Instructions to follow:
Reproduce all of the data exactly, with no line skipped.

Supplied material:
════════

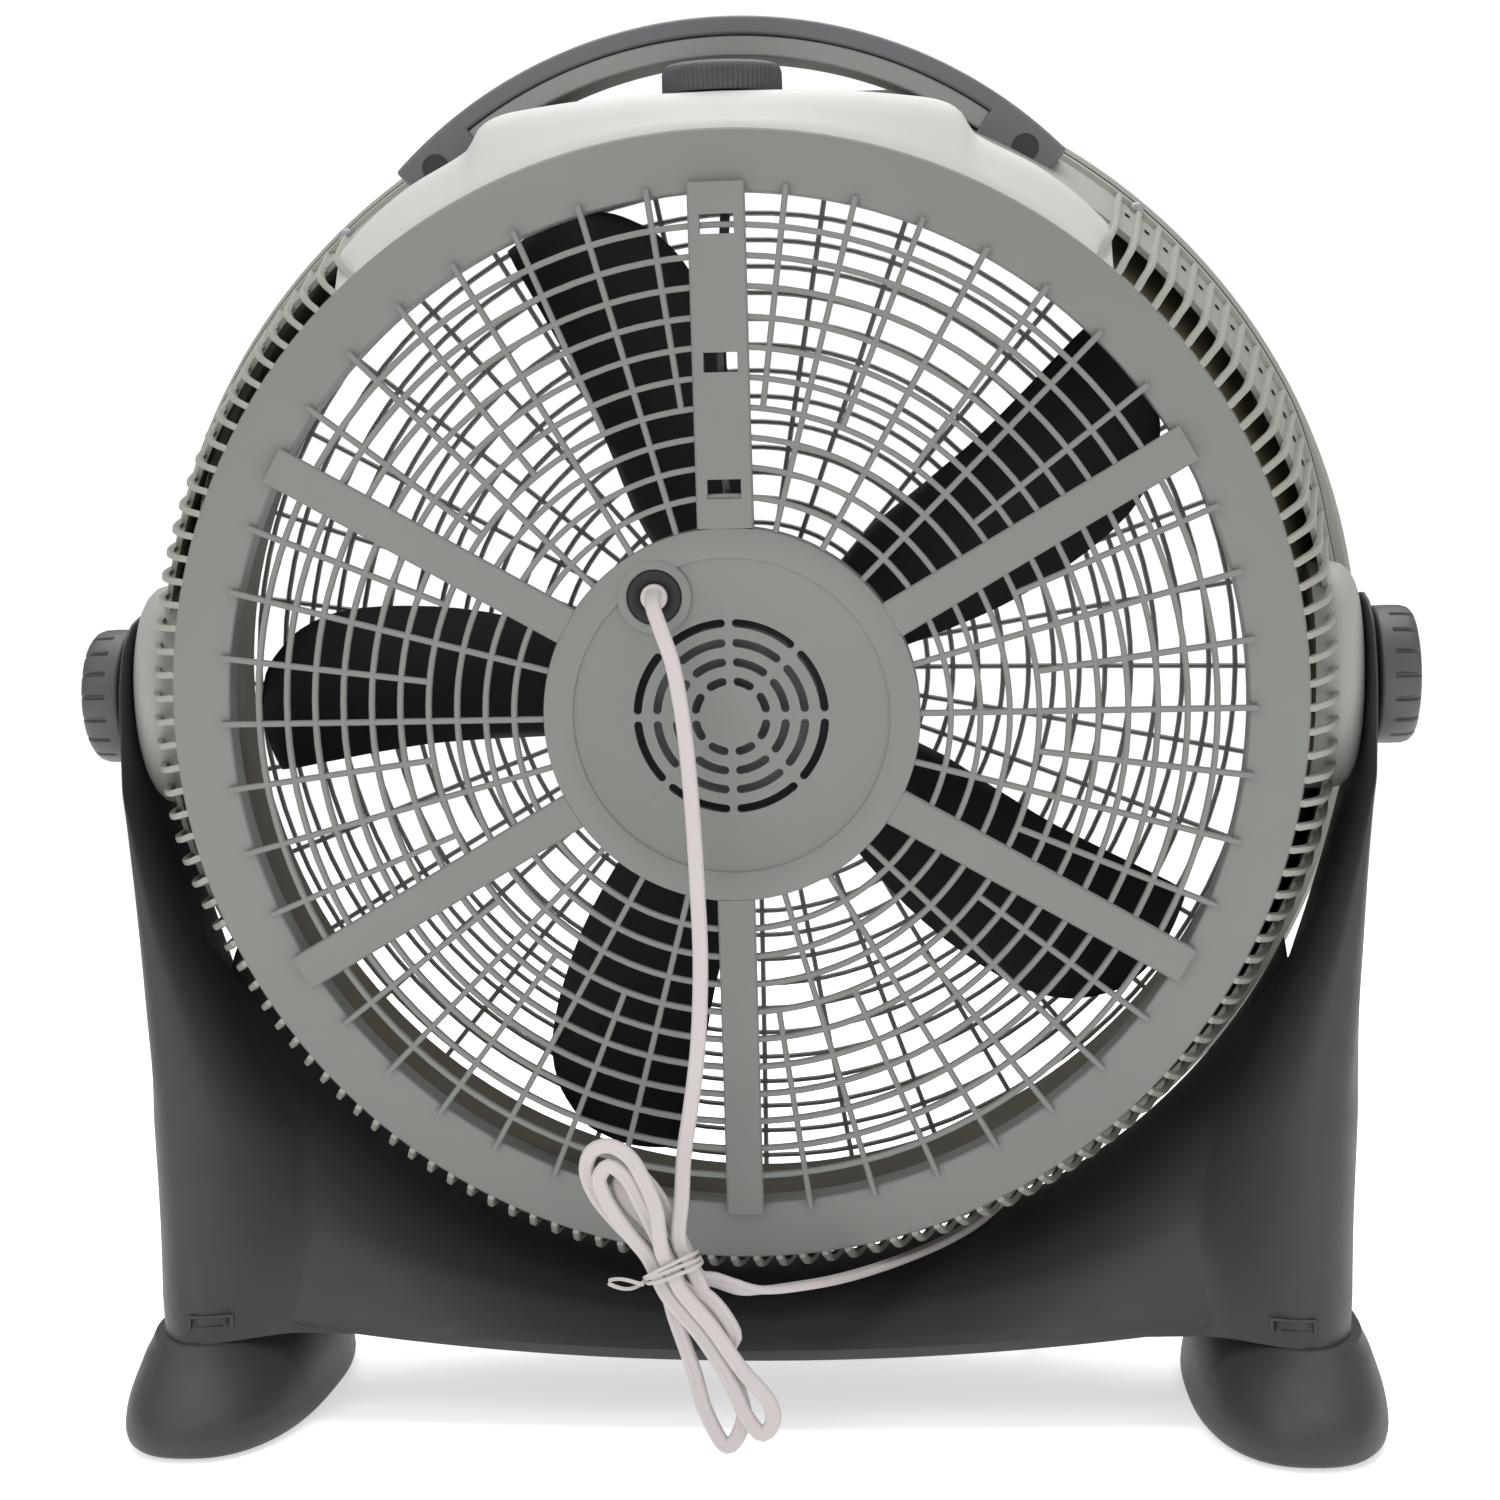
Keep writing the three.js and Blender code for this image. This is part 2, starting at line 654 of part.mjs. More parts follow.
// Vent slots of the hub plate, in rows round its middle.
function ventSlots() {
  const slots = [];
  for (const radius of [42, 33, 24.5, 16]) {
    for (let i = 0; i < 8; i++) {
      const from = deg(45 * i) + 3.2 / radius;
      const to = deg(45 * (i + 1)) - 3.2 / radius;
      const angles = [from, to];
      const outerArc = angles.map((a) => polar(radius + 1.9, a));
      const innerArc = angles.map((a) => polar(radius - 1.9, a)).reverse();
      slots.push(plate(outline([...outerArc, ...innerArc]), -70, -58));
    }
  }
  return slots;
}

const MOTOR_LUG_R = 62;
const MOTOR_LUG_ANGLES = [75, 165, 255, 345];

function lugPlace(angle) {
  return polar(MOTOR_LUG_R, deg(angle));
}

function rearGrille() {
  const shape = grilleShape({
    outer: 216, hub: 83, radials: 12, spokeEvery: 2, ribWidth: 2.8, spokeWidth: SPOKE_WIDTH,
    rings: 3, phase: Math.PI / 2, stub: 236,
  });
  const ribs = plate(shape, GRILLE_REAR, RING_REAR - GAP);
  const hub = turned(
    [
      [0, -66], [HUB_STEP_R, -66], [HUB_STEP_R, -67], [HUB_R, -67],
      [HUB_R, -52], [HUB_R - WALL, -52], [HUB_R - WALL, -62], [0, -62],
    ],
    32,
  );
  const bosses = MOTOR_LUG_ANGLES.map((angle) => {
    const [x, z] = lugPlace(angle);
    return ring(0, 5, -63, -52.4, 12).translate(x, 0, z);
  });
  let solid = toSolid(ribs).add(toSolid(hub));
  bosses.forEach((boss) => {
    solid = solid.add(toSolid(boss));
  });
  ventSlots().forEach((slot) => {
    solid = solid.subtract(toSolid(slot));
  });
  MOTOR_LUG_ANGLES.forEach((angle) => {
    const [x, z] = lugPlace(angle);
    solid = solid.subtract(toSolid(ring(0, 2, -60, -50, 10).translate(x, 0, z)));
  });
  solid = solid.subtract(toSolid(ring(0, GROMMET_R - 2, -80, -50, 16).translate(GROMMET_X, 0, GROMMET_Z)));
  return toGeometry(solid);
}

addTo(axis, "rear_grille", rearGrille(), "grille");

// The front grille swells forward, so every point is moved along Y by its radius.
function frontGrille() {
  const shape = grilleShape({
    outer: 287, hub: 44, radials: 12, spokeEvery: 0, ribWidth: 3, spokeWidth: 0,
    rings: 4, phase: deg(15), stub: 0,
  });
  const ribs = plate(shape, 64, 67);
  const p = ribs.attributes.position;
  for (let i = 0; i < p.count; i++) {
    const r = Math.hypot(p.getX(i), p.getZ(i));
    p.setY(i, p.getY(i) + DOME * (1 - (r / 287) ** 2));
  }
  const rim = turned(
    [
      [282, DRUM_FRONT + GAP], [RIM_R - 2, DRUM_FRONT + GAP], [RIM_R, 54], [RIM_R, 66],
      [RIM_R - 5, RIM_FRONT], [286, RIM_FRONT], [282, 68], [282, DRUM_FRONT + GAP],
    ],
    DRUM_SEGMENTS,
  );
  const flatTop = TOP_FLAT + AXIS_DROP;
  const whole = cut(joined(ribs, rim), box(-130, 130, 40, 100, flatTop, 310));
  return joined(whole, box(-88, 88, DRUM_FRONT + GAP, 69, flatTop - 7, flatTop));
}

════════

Solution to this exercise:
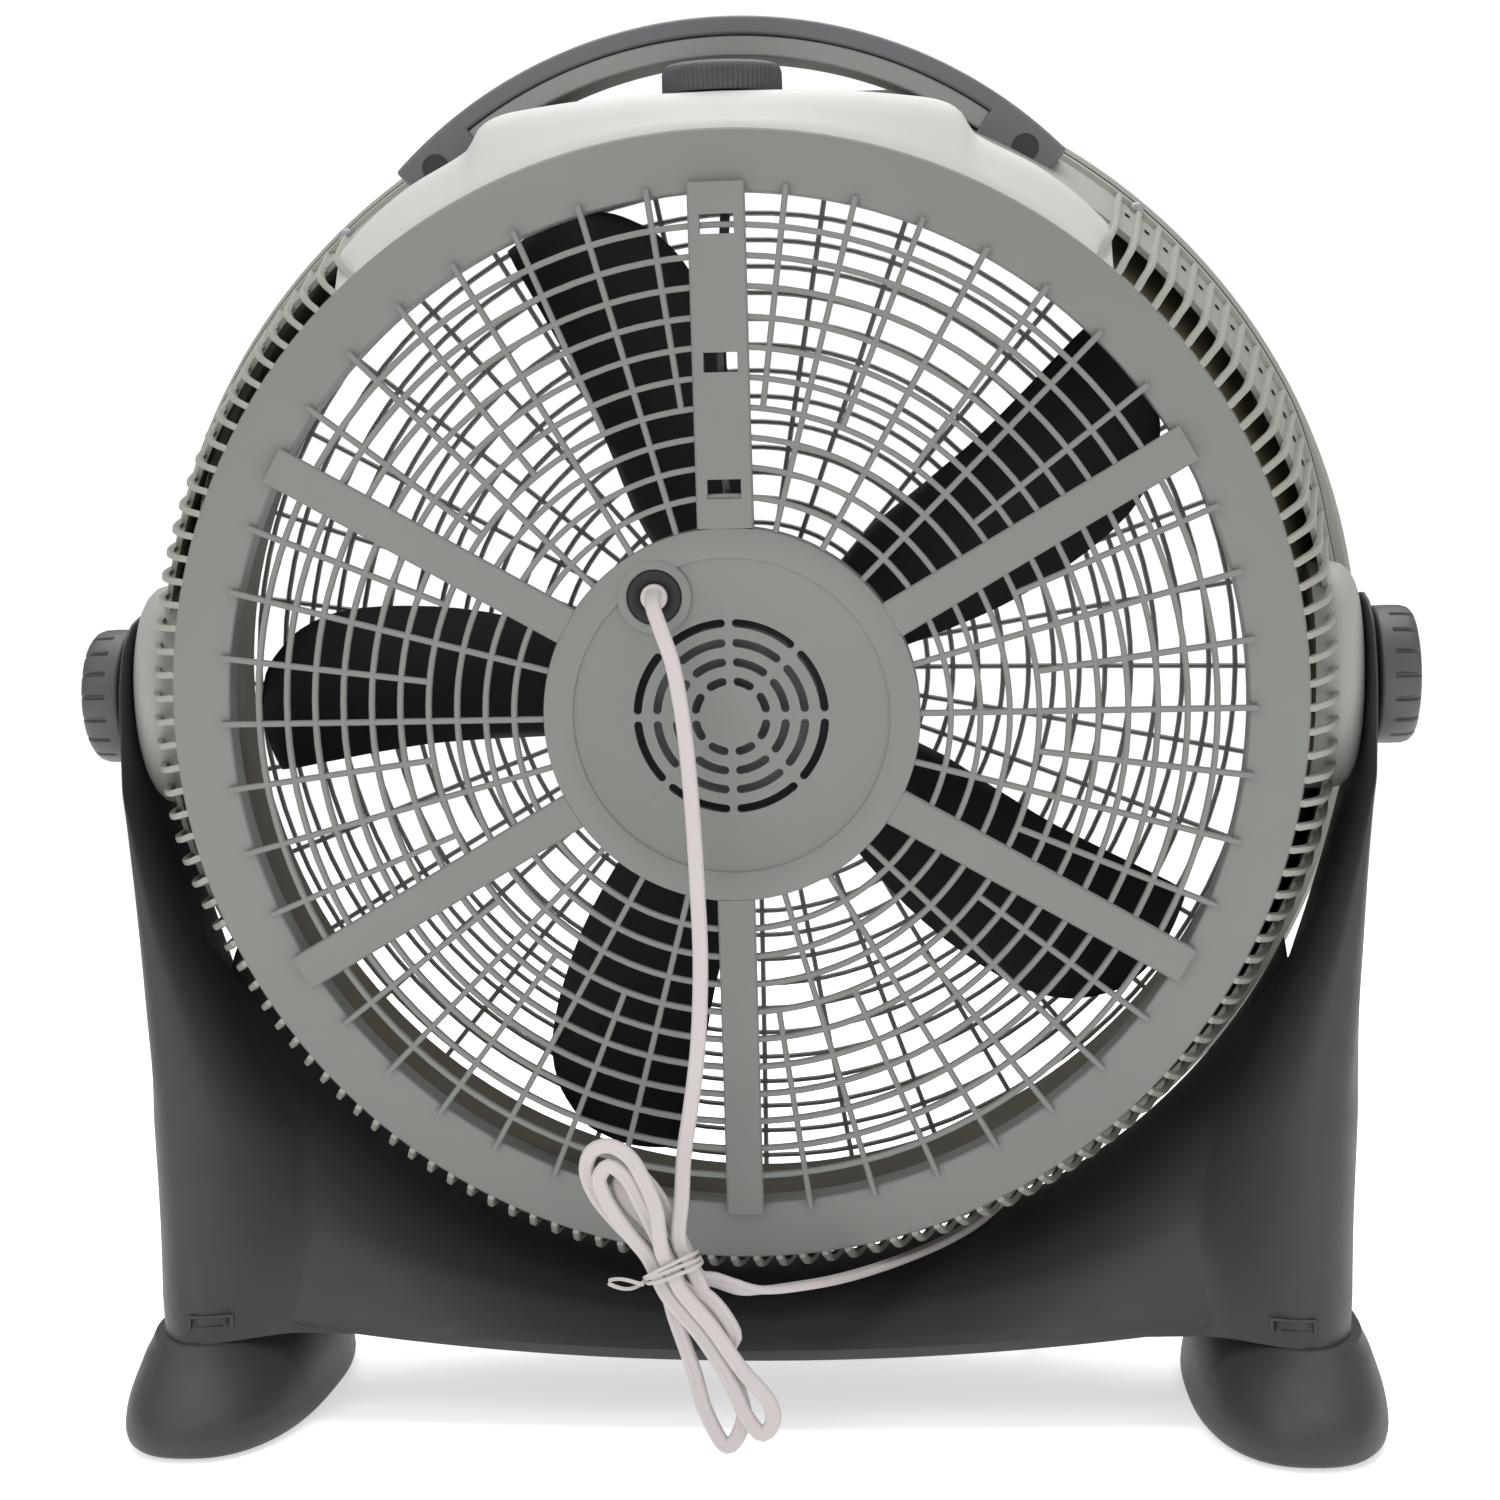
Keep writing the three.js and Blender code for this image. This is part 2, starting at line 654 of part.mjs. More parts follow.
// Vent slots of the hub plate, in rows round its middle.
function ventSlots() {
  const slots = [];
  for (const radius of [42, 33, 24.5, 16]) {
    for (let i = 0; i < 8; i++) {
      const from = deg(45 * i) + 3.2 / radius;
      const to = deg(45 * (i + 1)) - 3.2 / radius;
      const angles = [from, to];
      const outerArc = angles.map((a) => polar(radius + 1.9, a));
      const innerArc = angles.map((a) => polar(radius - 1.9, a)).reverse();
      slots.push(plate(outline([...outerArc, ...innerArc]), -70, -58));
    }
  }
  return slots;
}

const MOTOR_LUG_R = 62;
const MOTOR_LUG_ANGLES = [75, 165, 255, 345];

function lugPlace(angle) {
  return polar(MOTOR_LUG_R, deg(angle));
}

function rearGrille() {
  const shape = grilleShape({
    outer: 216, hub: 83, radials: 12, spokeEvery: 2, ribWidth: 2.8, spokeWidth: SPOKE_WIDTH,
    rings: 3, phase: Math.PI / 2, stub: 236,
  });
  const ribs = plate(shape, GRILLE_REAR, RING_REAR - GAP);
  const hub = turned(
    [
      [0, -66], [HUB_STEP_R, -66], [HUB_STEP_R, -67], [HUB_R, -67],
      [HUB_R, -52], [HUB_R - WALL, -52], [HUB_R - WALL, -62], [0, -62],
    ],
    32,
  );
  const bosses = MOTOR_LUG_ANGLES.map((angle) => {
    const [x, z] = lugPlace(angle);
    return ring(0, 5, -63, -52.4, 12).translate(x, 0, z);
  });
  let solid = toSolid(ribs).add(toSolid(hub));
  bosses.forEach((boss) => {
    solid = solid.add(toSolid(boss));
  });
  ventSlots().forEach((slot) => {
    solid = solid.subtract(toSolid(slot));
  });
  MOTOR_LUG_ANGLES.forEach((angle) => {
    const [x, z] = lugPlace(angle);
    solid = solid.subtract(toSolid(ring(0, 2, -60, -50, 10).translate(x, 0, z)));
  });
  solid = solid.subtract(toSolid(ring(0, GROMMET_R - 2, -80, -50, 16).translate(GROMMET_X, 0, GROMMET_Z)));
  return toGeometry(solid);
}

addTo(axis, "rear_grille", rearGrille(), "grille");

// The front grille swells forward, so every point is moved along Y by its radius.
function frontGrille() {
  const shape = grilleShape({
    outer: 287, hub: 44, radials: 12, spokeEvery: 0, ribWidth: 3, spokeWidth: 0,
    rings: 4, phase: deg(15), stub: 0,
  });
  const ribs = plate(shape, 64, 67);
  const p = ribs.attributes.position;
  for (let i = 0; i < p.count; i++) {
    const r = Math.hypot(p.getX(i), p.getZ(i));
    p.setY(i, p.getY(i) + DOME * (1 - (r / 287) ** 2));
  }
  const rim = turned(
    [
      [282, DRUM_FRONT + GAP], [RIM_R - 2, DRUM_FRONT + GAP], [RIM_R, 54], [RIM_R, 66],
      [RIM_R - 5, RIM_FRONT], [286, RIM_FRONT], [282, 68], [282, DRUM_FRONT + GAP],
    ],
    DRUM_SEGMENTS,
  );
  const flatTop = TOP_FLAT + AXIS_DROP;
  const whole = cut(joined(ribs, rim), box(-130, 130, 40, 100, flatTop, 310));
  return joined(whole, box(-88, 88, DRUM_FRONT + GAP, 69, flatTop - 7, flatTop));
}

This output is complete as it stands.